In what appears to be an unprecedented action, the FBI last week obtained a warrant that enabled agents to send remote commands to compromised Microsoft Exchange servers that copied, and then deleted, malicious webshells installed on the machines by attackers.
On April 9, the FBI applied for a warrant that was approved by the United States District Court for the Southern District of Texas that enabled bureau specialists to perform the remote deletion of the webshells from an undisclosed number of servers across the country. In the warrant application, the number of servers that the FBI sent commands to is redacted. The webshells the FBI sought to copy and remove are small pieces of code that attackers who exploited the ProxyLogon Exchange vulnerabilities left behind as a means of persistence.
“By deleting the web shells, FBI personnel will prevent malicious cyber actors from using the web shells to access the servers and install additional malware on them,” the warrant application says.
In early March, Microsoft announced that it had identified four previously unknown vulnerabilities in Exchange that were being exploited in the wild. The most serious of the bugs is a server-side request forgery vulnerability that can grant attackers initial access to target servers. Attackers exploiting the bugs were installing webshells on compromised servers in order to maintain persistence. In the application, the FBI said "FBI personnel will access the web shells, enter passwords, make an evidentiary copy of the web shell, and then issue a command through each of the approximately (redacted) web shells to the servers to delete the web shells themselves."
Interestingly, in its press release, the Department of Justice said that the operation “removed one early hacking group’s remaining web shells”. The original attack group that Microsoft identified as having exploited the Exchange flaws before a fix was released in March was Hafnium, an APT team attributed to China. But it soon emerged that at least one other group was exploiting the same vulnerabilities early in their lifecycle, and within days of the emergency patch release by Microsoft several other groups had begun targeting the bugs as well. The attacks quickly spread from a small group of high-value targets and began hitting targets of opportunity, meaning any on-premise Exchange server that hadn’t been patched.
The FBI applied for the warrant on April 9 and asked for a 14-day window in which to conduct the operation, an effort to conceal it from the attackers who had installed the webshells in the first place. In the application, the FBI said that it had tested the method, which essentially involved connecting to each webshell, entering the unique key for it, making a copy of it for evidence, and then deleting it from the server.

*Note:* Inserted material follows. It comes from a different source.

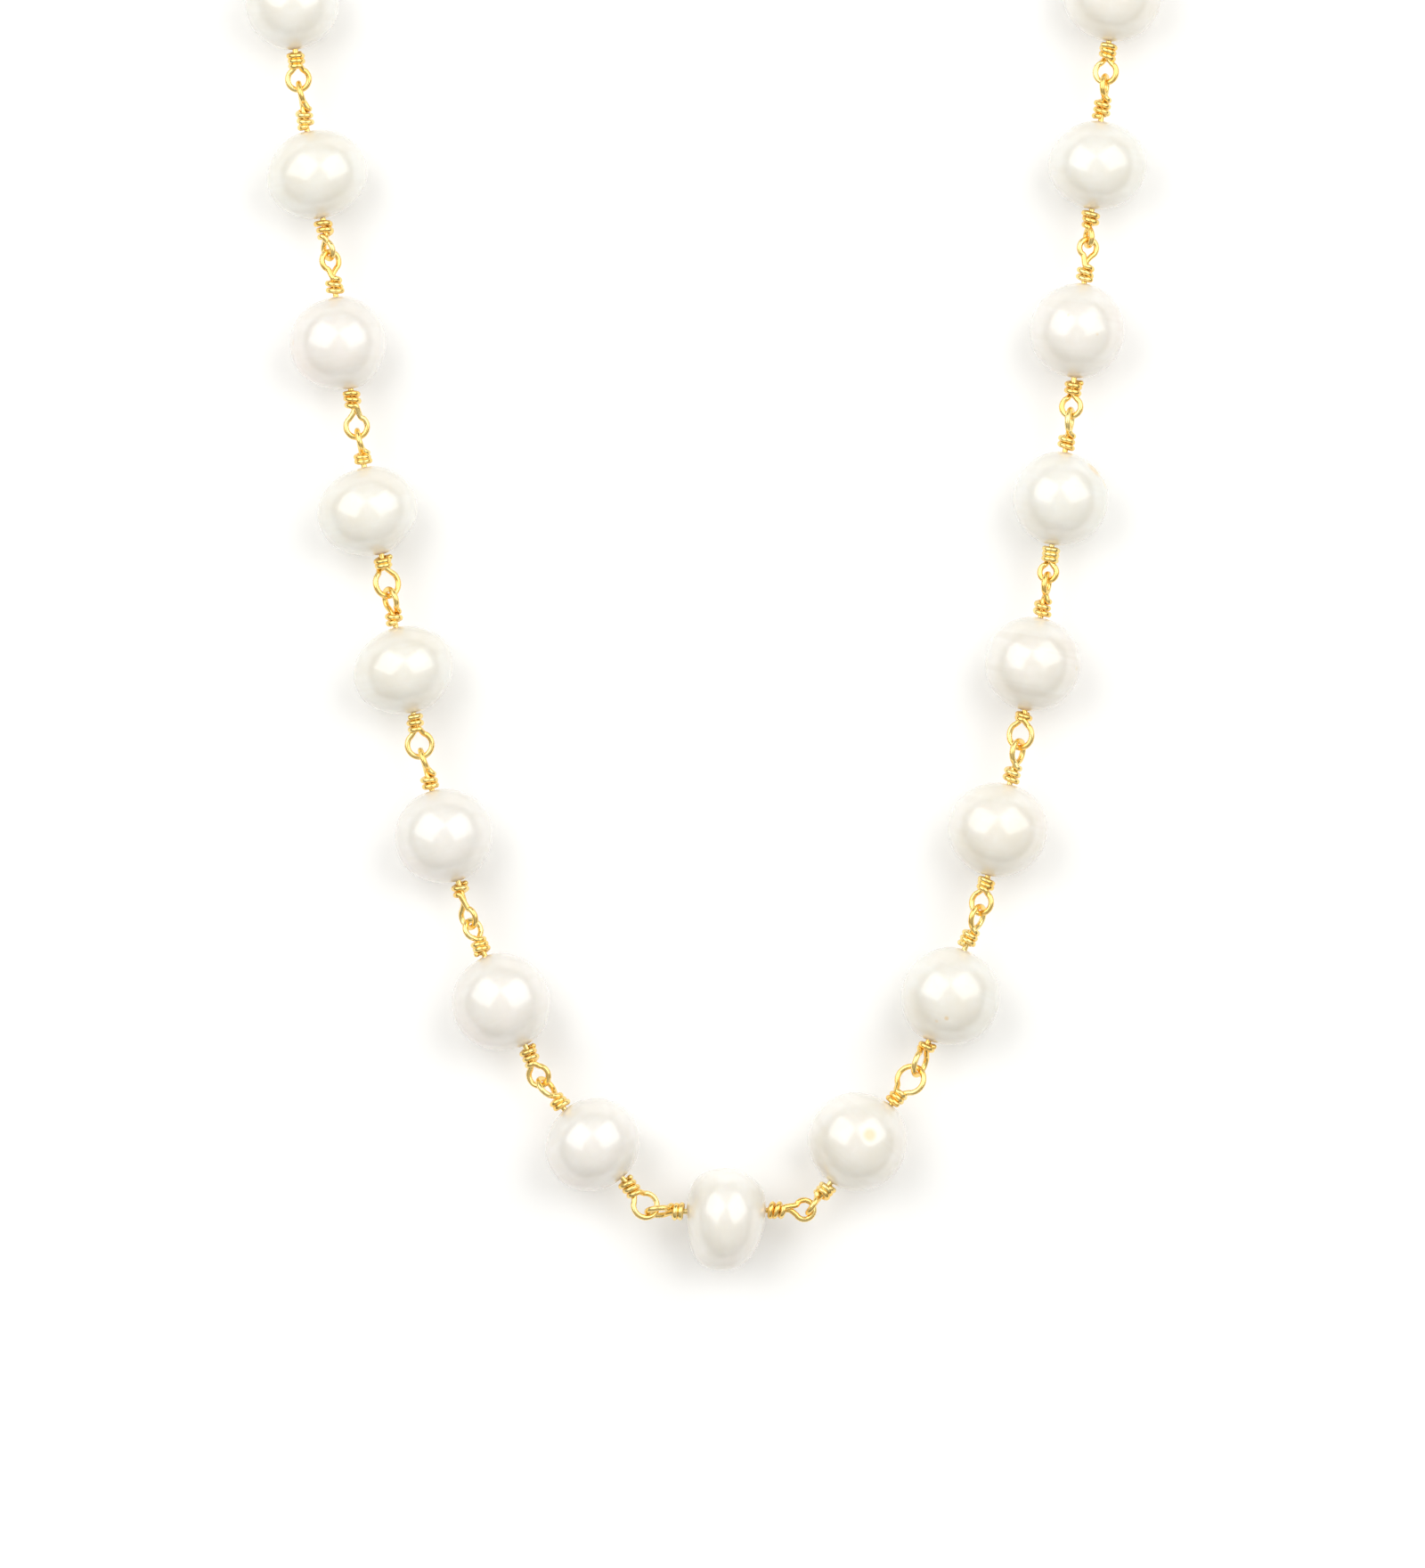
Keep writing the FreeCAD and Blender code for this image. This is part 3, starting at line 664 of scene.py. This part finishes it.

“When conducted through an internal FBI testing process, this command successfully deleted the web shell from an FBI server and did not impact other files or services of the computer. An FBI technical evaluation of the code and a related briefing to an outside expert was also conducted to ensure the code would not adversely affect the victim computers and Microsoft Exchange Server software running on such computers,” the application says.
The technical means by which the FBI did this are not complicated, but the legal ramifications may be. This appears to be the first time that the FBI has publicly acknowledged performing this kind of widespread action against privately owned servers. One relatively close analog is the takedown of the Coreflood botnet in 2011, but that operation involved ISPs notifying their customers about the removal of malicious code from their machines.
Although the number of servers that the FBI targeted in this operation is redacted in the warrant application, it’s almost certainly nowhere near the total number of compromised Exchange servers. The more likely scenario is that the FBI went after a subset of compromised servers that had the publicly known Hafnium webshells on them. But given that there are several separate groups exploiting the Exchange flaws and installing their own webshells, the FBI’s operation looks to have only gone after one group’s artifacts.
“it's noteworthy that this action was performed on behalf of the Justice Department and the FBI. I think it's very important to keep US Intelligence agencies like NSA focused on their foreign targets and away from infringing on civil liberties. The use of courts to authorize the FBI's disruption effort is a solid initial framework to ensure these actions stay focused on increasing security and are restricted from indirect intelligence targeting,” said Kyle Hanslovan, CEO of Huntress Labs.